Probably the former. I mean how much lobbying influence do gun and ammunition manufacturers actually have? They’re not that huge an industry. I’d say that legislators are probably far more worried about losing the militant pro-gun voters than about whatever donations the firearms industry contributes.

Or perhaps it’s just that trying to do an end run around the law and simply declaring that the very existence of an industry meets the technical definition of a Public nuisance - Wikipedia strikes some people as a dishonest sophistry. With the possible exception of cigarette manufacturers is there any other legal industry where this would pass muster?

The idea that gun reform* laws are squelched by legislators in the pocket of Big Guns, in the absence of any convincing documentation of that, strikes me as pernicious propaganda. It reminds me of the leadup to Prohibition when the Dries claimed that no one opposed Prohibition but the saloon owners and distilleries.

*as they see it.

Magazine limits to six rounds, the bad guy can be beaten to death with a chair if he is continuously reloading. A longer waiting period. It was mentioned that one of the shooter bought the gun the day before he killed a bunch of people. I would accept an assault rifle ban, defined as a weapon using medium load ammunition (so the soldier can carry more) large magazine, semi or full automatic action.
Things that don’t make it easier to kill people but are associated with assault rifles are folding stocks, pistol grips and a forearm grip. On the one hand they don’t change the way the weapon works, they just look “real”, “gun nutty” whatever. On the other hand, that may be one of the attractions for the crazy people that go out and mow down everyone in a school. We may want to keep these to pacify the harmless gun nuts who just want to carry them around or hang them on the wall. “Harmless gun nuts” as opposed to crazy people who want to kill people, or carry a weapon into a bar. I believe most of these guys are “harmless gun nuts”. OTOH, if these features encourage the people who kill people, they should be added to the ban.
I would not include semi automatic .22 rifles, kids have been shooting those for a hundred years.
I would encourage the advertisement of guns save for the sort of thing you find in a Sears catalog.
Ban guns in bars, churches and schools.

I agree.
Oh, in my above post add to “bars, churches and schools”, add “public gatherings”.

Only for bar stools.

Out of all that, only this one statement vaguely deals with gun advertisements. I guess I should have been a little clearer when making my request.
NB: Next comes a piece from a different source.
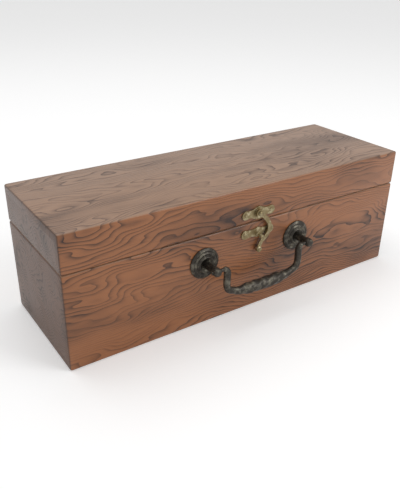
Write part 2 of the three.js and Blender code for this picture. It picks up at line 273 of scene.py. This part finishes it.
class Nodes:
    """Short calls for building a node tree."""

    def __init__(self, tree):
        self.tree = tree

    def feed(self, node, inputs):
        """Links or sets each named or numbered input of a node."""
        for key, value in inputs.items():
            if isinstance(value, bpy.types.NodeSocket):
                self.tree.links.new(value, node.inputs[key])
            else:
                node.inputs[key].default_value = value

    def add(self, kind, inputs=None, **settings):
        """A new node with its settings and inputs."""
        node = self.tree.nodes.new(kind)
        for key, value in settings.items():
            setattr(node, key, value)
        self.feed(node, inputs or {})
        return node

    def math(self, operation, a, b=0.0):
        """One step of arithmetic."""
        return self.add("ShaderNodeMath", {0: a, 1: b}, operation=operation).outputs[0]

    def plus(self, a, b):
        """The sum of two values."""
        return self.math("ADD", a, b)

    def times(self, a, b):
        """The product of two values."""
        return self.math("MULTIPLY", a, b)

    def ramp(self, value, low, high, out_low=0.0, out_high=1.0):
        """A smooth step of the value from one range to another."""
        limits = {0: value, 1: low, 2: high, 3: out_low, 4: out_high}
        return self.add("ShaderNodeMapRange", limits, interpolation_type="SMOOTHSTEP").outputs[0]

    def noise(self, vector, scale, detail, rough):
        """Layered noise between 0 and 1."""
        inputs = {"Vector": vector, "Scale": scale, "Detail": detail, "Roughness": rough}
        return self.add("ShaderNodeTexNoise", inputs).outputs["Fac"]

    def streaks(self, vector, stretch, detail, rough=0.5):
        """Layered noise drawn out along the axes with the smaller stretch."""
        place = self.add("ShaderNodeVectorMath", {0: vector, 1: stretch}, operation="MULTIPLY").outputs[0]
        return self.noise(place, 1.0, detail, rough)

    def blend(self, share, a, b):
        """The first colour at share 0 and the second at share 1."""
        first, second = (
            value if isinstance(value, bpy.types.NodeSocket) else (*value, 1.0) for value in (a, b))
        return self.add("ShaderNodeMix", {0: share, 6: first, 7: second}, data_type="RGBA").outputs[2]

    def bump(self, height, distance, strength):
        """A normal that follows a height."""
        inputs = {"Height": height, "Distance": distance, "Strength": strength}
        return self.add("ShaderNodeBump", inputs).outputs[0]


def new_group(name, inputs, outputs):
    """An empty shader group with named inputs and float outputs."""
    tree = bpy.data.node_groups.new(name, "ShaderNodeTree")
    for label, kind, default in inputs:
        socket = tree.interface.new_socket(name=label, in_out="INPUT", socket_type=kind)
        if default is not None:
            socket.default_value = default
    for label in outputs:
        tree.interface.new_socket(name=label, in_out="OUTPUT", socket_type="NodeSocketFloat")
    return Nodes(tree), tree.nodes.new("NodeGroupInput").outputs, tree.nodes.new("NodeGroupOutput")


def wood_figure_group():
    """Growth rings, fine fibre and slow clouds along the boards.

    The depth through the log is z plus the boards' lean times y, shifted by a slow and a fine noise. What
    is left of it after division by the spacing is the place between two rings, and the third power of that
    is the dark line."""
    n, given, leave = new_group(
        "wood_figure",
        [("Vector", "NodeSocketVector", None), ("Spacing", "NodeSocketFloat", RING_SPACING)],
        ["Rings", "Fibre", "Cloud"])
    place = given["Vector"]
    swell = n.streaks(place, SWELL_STRETCH, 2.0, 0.45)
    ripple = n.streaks(place, RIPPLE_STRETCH, 2.0)
    parts = n.add("ShaderNodeSeparateXYZ", {0: place}).outputs
    depth = n.plus(parts[2], n.times(parts[1], BOARD_LEAN))
    depth = n.plus(depth, n.times(swell, SWELL_SHIFT))
    depth = n.plus(depth, n.times(ripple, RIPPLE_SHIFT))
    phase = n.math("FRACT", n.math("DIVIDE", depth, given["Spacing"]))
    late = n.math("POWER", phase, 3.0)
    fall = n.ramp(phase, 0.93, 1.0, 1.0, 0.0)
    strength = n.ramp(n.streaks(place, STRENGTH_STRETCH, 2.0), 0.35, 0.65, 0.35, 1.0)
    n.feed(leave, {
        "Rings": n.times(n.times(late, fall), strength),
        "Fibre": n.streaks(place, FIBRE_STRETCH, 3.0, 0.6),
        "Cloud": n.streaks(place, CLOUD_STRETCH, 3.0)})


def wear_group():
    """Patches of rubbed metal and fine pitting, both from layered noise."""
    n, given, leave = new_group(
        "metal_wear",
        [("Vector", "NodeSocketVector", None), ("Amount", "NodeSocketFloat", 0.5)],
        ["Rubbed", "Pits"])
    broad = n.noise(given["Vector"], PATCH_SCALE, 4.0, 0.6)
    n.feed(leave, {
        "Rubbed": n.times(n.ramp(broad, 0.45, 0.7), given["Amount"]),
        "Pits": n.noise(given["Vector"], PIT_SCALE, 3.0, 0.6)})


def new_material(name):
    """A material that holds only a Principled shader and its output."""
    material = bpy.data.materials.new(name)
    material.use_nodes = True
    material.node_tree.nodes.clear()
    n = Nodes(material.node_tree)
    shader = n.add("ShaderNodeBsdfPrincipled")
    n.add("ShaderNodeOutputMaterial", {0: shader.outputs[0]})
    return material, n, shader


def wood_material(settings):
    """Stained wood: ring lines over open grain, with painted sheen as lighter, greyer colours on faces that
    point up, and painted shade darkening the ends.
    """
    _, n, shader = new_material("figured_wood")
    figure = n.add("ShaderNodeGroup", {
        "Vector": n.add("ShaderNodeTexCoord").outputs["Object"],
        "Spacing": settings.ring_spacing}, node_tree=bpy.data.node_groups["wood_figure"]).outputs
    facing = n.add("ShaderNodeSeparateXYZ", {0: n.add("ShaderNodeNewGeometry").outputs["Normal"]}).outputs
    # Painted sheen: faces that point up take the lighter, greyer lid colours
    painted_top_sheen = n.ramp(facing[2], 0.5, 0.8)
    # Painted shade: faces turned along x are darkened towards the painted end shade colour
    painted_end_shade = n.ramp(n.math("ABSOLUTE", facing[0]), 0.5, 0.8, 0.0, 0.62)
    light = n.blend(painted_top_sheen, settings.front_light, settings.top_light)
    dark = n.blend(painted_top_sheen, settings.front_dark, settings.top_dark)
    share = n.plus(figure["Rings"], n.ramp(figure["Cloud"], 0.45, 0.75, 0.0, 0.55))
    share = n.plus(share, n.ramp(figure["Fibre"], 0.5, 0.75, 0.0, 0.25))
    share = n.add("ShaderNodeClamp", {0: share}).outputs[0]
    height = n.plus(n.times(figure["Rings"], -1.0), n.times(figure["Fibre"], 0.35))
    n.feed(shader, {
        "Base Color": n.blend(painted_end_shade, n.blend(share, light, dark), END_PAINTED_SHADE),
        "Roughness": n.ramp(share, 0.0, 1.0, 0.36, 0.5),
        "Normal": n.bump(height, 0.0004, 0.6),
        "Coat Weight": 0.25,
        "Coat Roughness": 0.3})


def metal_material(name, base, rubbed, amount, roughness, metallic):
    """Dark metal, rubbed bright in patches and finely pitted."""
    _, n, shader = new_material(name)
    wear = n.add("ShaderNodeGroup", {
        "Vector": n.add("ShaderNodeTexCoord").outputs["Object"],
        "Amount": amount}, node_tree=bpy.data.node_groups["metal_wear"]).outputs
    n.feed(shader, {
        "Base Color": n.blend(wear["Rubbed"], base, rubbed),
        "Roughness": n.plus(n.times(wear["Pits"], PIT_ROUGHNESS), roughness - PIT_MIDDLE),
        "Metallic": metallic,
        "Normal": n.bump(wear["Pits"], 0.00012, 0.5)})


# Operators

class BOTTLEBOX_OT_finishes(bpy.types.Operator):
    """Build the wood and metal materials."""
    bl_idname = "bottlebox.finishes"
    bl_label = "Finishes"

    def execute(self, context):
        settings = context.scene.bottle_box
        wood_figure_group()
        wear_group()
        wood_material(settings)
        metal_material("rubbed_bronze", settings.bronze, BRONZE_RUBBED,
                       amount=0.7, roughness=0.42, metallic=0.75)
        metal_material("worn_brass", settings.brass, BRASS_RUBBED,
                       amount=0.8, roughness=0.38, metallic=0.9)
        metal_material("plated_steel", STEEL, STEEL_RUBBED,
                       amount=0.6, roughness=0.4, metallic=0.95)
        return {"FINISHED"}


class BOTTLEBOX_OT_boards(bpy.types.Operator):
    """Dress the boards of the body and lid."""
    bl_idname = "bottlebox.boards"
    bl_label = "Boards"

    def execute(self, context):
        wood = bpy.data.materials["figured_wood"]
        for node in WOOD_NODES:
            merged_copy(node, node + "_board", wood, 0.0, BOARD_CREASE)
        return {"FINISHED"}


class BOTTLEBOX_OT_handle(bpy.types.Operator):
    """Turn the rosettes, ease the posts and smooth the twisted bail."""
    bl_idname = "bottlebox.handle"
    bl_label = "Handle"

    def execute(self, context):
        bronze = bpy.data.materials["rubbed_bronze"]
        for side in ("left", "right"):
            low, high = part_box(f"{side}_rosette")
            centre = ((low.x + high.x) / 2, (low.z + high.z) / 2)
            profile = rosette_profile((high.x - low.x) / 2 / MM, (high.y - low.y) / MM)
            vertices, quads = revolve(rounded(profile, ROSETTE_ROUNDING), centre)
            mesh_piece(f"{side}_rosette_turned", vertices, quads, "box_body", [f"{side}_rosette"],
                       bronze, TURNED_CREASE)
            merged_copy(f"{side}_handle_post", f"{side}_post_turned", bronze,
                        BRONZE_EASING)
        bail = merged_copy("bail_handle", "twisted_bail", bronze, 0.0, BAIL_CREASE)
        smooth = bail.modifiers.new("smooth", "SUBSURF")
        smooth.levels = 1
        smooth.render_levels = 1
        return {"FINISHED"}


class BOTTLEBOX_OT_latch(bpy.types.Operator):
    """Finish the latch plates, arm, rivet, hinges, screws and fixings."""
    bl_idname = "bottlebox.latch"
    bl_label = "Latch and hinges"

    def execute(self, context):
        brass = bpy.data.materials["worn_brass"]
        steel = bpy.data.materials["plated_steel"]
        for node in LATCH_NODES + HINGE_NODES + SCREW_NODES:
            merged_copy(node, node + "_finished", brass, BRASS_EASING)
        for node in STEEL_NODES:
            merged_copy(node, node + "_finished", steel, STEEL_EASING)
        return {"FINISHED"}


class BOTTLEBOX_OT_stage(bpy.types.Operator):
    """Pale floor, soft lights and the camera at the photograph's angle."""
    bl_idname = "bottlebox.stage"
    bl_label = "Stage"

    def execute(self, context):
        build_floor()
        build_world()
        build_lights(context.scene.bottle_box.key_power)
        build_camera()
        context.scene.view_settings.view_transform = "Standard"
        return {"FINISHED"}


def build_floor():
    """A wide pale square just under the box, which glows a little to the camera alone."""
    corners = np.array([[-1, -1, 0], [1, -1, 0], [1, 1, 0], [-1, 1, 0]], float) * FLOOR_HALF
    mesh = bpy.data.meshes.new("floor")
    mesh.from_pydata((corners - [0, 0, FLOOR_DROP]).tolist(), [], [[0, 1, 2, 3]])
    floor = bpy.data.objects.new("floor", mesh)
    bpy.context.scene.collection.objects.link(floor)
    material, n, shader = new_material("pale_floor")
    n.feed(shader, {
        "Base Color": (0.93, 0.93, 0.93, 1),
        "Roughness": 0.9,
        "Emission Color": (1, 1, 1, 1),
        "Emission Strength": n.times(n.add("ShaderNodeLightPath").outputs["Is Camera Ray"], FLOOR_GLOW)})
    mesh.materials.append(material)


def build_world():
    """A white world that is brighter to the camera and through glass than it lights the scene."""
    world = bpy.data.worlds.new("studio")
    bpy.context.scene.world = world
    world.use_nodes = True
    world.node_tree.nodes.clear()
    n = Nodes(world.node_tree)
    path = n.add("ShaderNodeLightPath").outputs
    seen = n.math("MAXIMUM", path["Is Camera Ray"], path["Is Transmission Ray"])
    strength = n.plus(n.times(seen, WORLD_SEEN_EXTRA), WORLD_LIGHT)
    background = n.add("ShaderNodeBackground", {"Color": (1, 1, 1, 1), "Strength": strength})
    n.add("ShaderNodeOutputWorld", {0: background.outputs[0]})


def build_lights(key_power):
    """Square soft lights that face the middle of the box."""
    target = Vector((0, 0, BOX_HEIGHT / 2))
    for name, place, size, share in LIGHTS:
        data = bpy.data.lights.new(name, "AREA")
        data.shape = "SQUARE"
        data.size = size
        data.energy = key_power * share
        lamp = bpy.data.objects.new(name, data)
        bpy.context.scene.collection.objects.link(lamp)
        lamp.location = place
        lamp.rotation_mode = "QUATERNION"
        lamp.rotation_quaternion = (target - Vector(place)).to_track_quat("-Z", "Y")


def build_camera():
    """The camera solved from the photograph, its place in shares of the box's length."""
    level = math.cos(CAMERA_ELEVATION)
    backward = Vector((math.sin(CAMERA_AZIMUTH) * level, -math.cos(CAMERA_AZIMUTH) * level,
                       math.sin(CAMERA_ELEVATION)))
    right = (-backward).cross(Vector((0, 0, 1))).normalized()
    up = right.cross(-backward)
    rolled_right = math.cos(CAMERA_ROLL) * right + math.sin(CAMERA_ROLL) * up
    rolled_up = math.cos(CAMERA_ROLL) * up - math.sin(CAMERA_ROLL) * right
    turn = Matrix((rolled_right, rolled_up, backward)).transposed()
    data = bpy.data.cameras.new("camera")
    data.lens = CAMERA_LENS
    data.sensor_width = 36.0
    data.clip_start = 0.01
    camera = bpy.data.objects.new("camera", data)
    bpy.context.scene.collection.objects.link(camera)
    camera.matrix_world = Matrix.Translation(Vector(CAMERA_PLACE) * BOX_LENGTH) @ turn.to_4x4()
    bpy.context.scene.camera = camera


class BOTTLEBOX_PT_panel(bpy.types.Panel):
    """Lists the settings and the steps that dress the box."""
    bl_label = "Bottle Box"
    bl_idname = "BOTTLEBOX_PT_panel"
    bl_space_type = "VIEW_3D"
    bl_region_type = "UI"
    bl_category = "Bottle Box"

    def draw(self, context):
        for name in BottleBoxSettings.__annotations__:
            self.layout.prop(context.scene.bottle_box, name)
        for step in STEPS:
            self.layout.operator(step.bl_idname)


STEPS = (
    BOTTLEBOX_OT_finishes, BOTTLEBOX_OT_boards, BOTTLEBOX_OT_handle, BOTTLEBOX_OT_latch, BOTTLEBOX_OT_stage)
CLASSES = (BottleBoxSettings, *STEPS, BOTTLEBOX_PT_panel)


def register():
    for item in CLASSES:
        bpy.utils.register_class(item)
    bpy.types.Scene.bottle_box = bpy.props.PointerProperty(type=BottleBoxSettings)


def unregister():
    del bpy.types.Scene.bottle_box
    for item in reversed(CLASSES):
        bpy.utils.unregister_class(item)


def main():
    register()
    bpy.ops.bottlebox.finishes()
    bpy.ops.bottlebox.boards()
    bpy.ops.bottlebox.handle()
    bpy.ops.bottlebox.latch()
    bpy.ops.bottlebox.stage()


if __name__ == "__main__":
    main()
I believe you’re conflating two different types of unsafe there. Sending a couple of thousand pounds of metal down the road at 60 mph is always going to be at least a bit unsafe for both the driver and anyone potentially in their path. What car makers were sued for was making defective vehicles which compromised safety. And there have been product suits over defective firearms. But a device successfully doing what it was intended to do is not unsafe unless you begin counting externalities.
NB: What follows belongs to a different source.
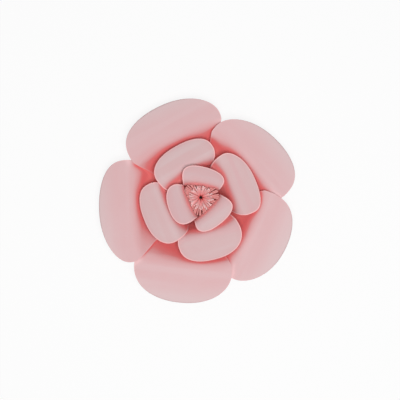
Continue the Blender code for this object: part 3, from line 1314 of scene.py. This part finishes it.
def card_finish(kind: Ring) -> CardFinish:
    """Choose the card's colours for a ring.

    Args:
        kind: The ring.

    Returns:
        Its finish.
    """
    # Besides its face colour, each ring holds colours of painted light and shade: streaks, coral shade, gap
    # shade and glow, a paler outer brim, bounce light and a share of rim highlight
    choices = {
        Ring.OUTER: {
            "face": srgb(229, 190, 192),
            "light_streak": srgb(230, 193, 195),
            "shade_streak": srgb(229, 188, 190),
            "painted_shade_and_mottle": srgb(225, 135, 135),
            "painted_gap_shade": srgb(234, 110, 110),
            "painted_gap_glow": srgb(246, 124, 122),
            "painted_outer_light": srgb(231, 205, 206),
            "painted_bounce_light": srgb(243, 204, 206),
            "rim_highlight_share": 0.2,
            "rim_blush": 0.0,
        },
        Ring.MIDDLE: {
            "face": srgb(221, 188, 189),
            "light_streak": srgb(222, 194, 195),
            "shade_streak": srgb(222, 183, 185),
            "painted_shade_and_mottle": srgb(218, 142, 142),
            "painted_gap_shade": srgb(238, 124, 124),
            "painted_gap_glow": srgb(255, 146, 144),
            "painted_outer_light": srgb(221, 190, 191),
            "painted_bounce_light": srgb(226, 190, 192),
            "rim_highlight_share": 0.9,
            "rim_blush": 0.12,
        },
        Ring.INNER: {
            "face": srgb(218, 185, 187),
            "light_streak": srgb(219, 191, 192),
            "shade_streak": srgb(219, 181, 183),
            "painted_shade_and_mottle": srgb(228, 152, 152),
            "painted_gap_shade": srgb(248, 154, 154),
            "painted_gap_glow": srgb(255, 180, 178),
            "painted_outer_light": srgb(218, 185, 187),
            "painted_bounce_light": srgb(224, 188, 190),
            "rim_highlight_share": 0.9,
            "rim_blush": 0.14,
        },
    }
    # Every ring shares the colour of the painted rim highlight
    return CardFinish(name=f"{kind.value}_card", painted_rim_highlight=srgb(255, 200, 200), **choices[kind])


def main() -> None:
    """Build the flower, dress it and light it."""
    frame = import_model()
    edge = CutEdgeFinish(
        name="card_cut_edge",
        core=srgb(250, 190, 190),
        face=srgb(236, 178, 180),
        # Painted shade of the edge where it is closed in
        painted_gap_shade=srgb(196, 108, 110),
    )
    sheets = []
    height = BACK_CARD_THICKNESS
    rings = {Ring.OUTER: outer_ring(), Ring.MIDDLE: middle_ring(), Ring.INNER: inner_ring()}
    for kind, (sizes, cuts) in rings.items():
        base_height = height + LAYER_GAP + CARD_THICKNESS / 2
        sheets += PetalRing(kind, sizes, cuts, base_height, card_finish(kind), edge).build()
        height += LAYER_GAP + CARD_THICKNESS
    fringe = FringeFinish(
        name="fringe_card",
        # Painted light at the tips, painted shade down into the roll and on the low tier
        tip=srgb(255, 212, 211),
        middle=srgb(250, 178, 177),
        root=srgb(240, 130, 128),
        core=srgb(250, 60, 60),
        low=srgb(228, 152, 149),
    )
    inner_sizes, inner_cuts = rings[Ring.INNER]
    sheets.append(FringedCentre(height + LAYER_GAP, inner_sizes, inner_cuts, fringe).build())
    Crowding(sheets).measure()
    board = BoardFinish(name="back_board", face=srgb(222, 182, 184), fleck=srgb(210, 165, 168))
    BackCard(frame["nodes"]["back_card"], board).dress()
    Studio(GroundFinish(name="white_table", colour=(0.95, 0.95, 0.95), glow_share=0.85)).build()


if __name__ == "__main__":
    logging.basicConfig(level=logging.INFO, format="%(message)s")
    main()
If you mean “the voting majority in a democracy” for that state, quite probably.

I’m truly glad you acknowledge that. I would simply add, beware of any method or strategy you wouldn’t want to see your opponents make use of.

It would be a more apt analogy if the gun manufacturers actually lied when marketing their product. Cite?

?!? Seriously? Any gun manufacturer in the USA implied a gun would intimidate (or worse) someone in a verbal argument? Cite please.

I work for the insurance industry. I assure you, product manufacturers get sued for products that work as intended.

For instance: a parent left three kids in a car. One of them found a lighter, used it, and lit afire some magazines that had been left in the floor. The car ended up engulfed in flames, the baby in a car seat didn’t get out, and died. We paid an enormous liability settlement for their death. Guess who our insured was:

The lighter manufacturer

Those guys might have been making oodles of money and not realizing the harm they did, or they might not care how people were injured or killed with their product, but I would put the blame on whoever prescribed so many of the damn things and whoever got them illegally to sell them.

Could any of the ads for muscle or sports cars be construed as encouraging people to break the law or otherwise drive in an unsafe manner?

Without being familiar with the specifics I would guess someone filed a “Deep Pockets” claim to get someone, anyone, to pony up some money; and that the lighter manufacturer decided that settling was cheaper than going to court.

We, the insurer, were responsible both to defend and pay the claim. I don’t know whether we took it to court or settled, the claims adjuster would have decided that. But it was a very large claim.